Vasconcellos concorda que a gestão de risco é algo indispensável. "Desde a criação da Sabanes-Oxley começou a haver uma demanda por especialistas em auditoria e riscos. Casos recentes mostraram que a gestão de risco no Brasil ainda deixa muita margem a erros e prejuízos aos acionistas. Tais fatores geram uma demanda adicional por conselheiros que tenham bom conhecimentos no assunto", observa. O consultor considera a gestão estratégica, a gestão de capital intelectual e o monitoramento de performance - juntamente com as gestão de risco - as principais atribuições de um conselho administrativo.
Menos é mais
Os participantes do estudo também apontaram mudanças no modo de funcionamento dos conselhos de administração. Os conselheiros profissionais estão atuando em menos empresas. Nas regiões pesquisadas, os conselhos tem em média dez membros. Em 1973, quando a Korn/Ferry fez o estudo pela primeira vez, um quinto dos conselhos de administração tinha entre 16 e 25 membros. "No Brasil, temos notado muitos profissionais participando de um número demasiado de conselhos. Neste caso, a qualidade pode deixar a desejar", afirma Amorim.

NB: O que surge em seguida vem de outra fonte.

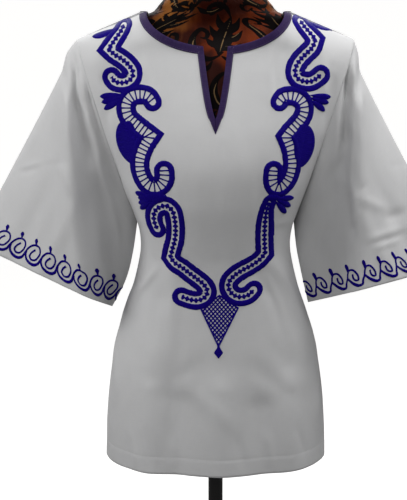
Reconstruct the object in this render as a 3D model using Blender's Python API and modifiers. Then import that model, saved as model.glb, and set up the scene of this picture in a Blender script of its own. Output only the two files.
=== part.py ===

Outra mudança detectada foi a redução do total de encontros, enquanto o tempo de dedicação aos conselhos tem crescido. Hoje, as companhias norte-americanas realizam em média oito reuniões de conselho anuais. Há 20 anos, pelo menos um quarto fazia um encontro por mês. Ao mesmo tempo, na América do Norte os conselheiros gastam 16 horas por mês com suas atribuições (para cada uma das companhias em que atuam). Há vinte anos, esse tempo era de aproximadamente 9,5 horas mensais.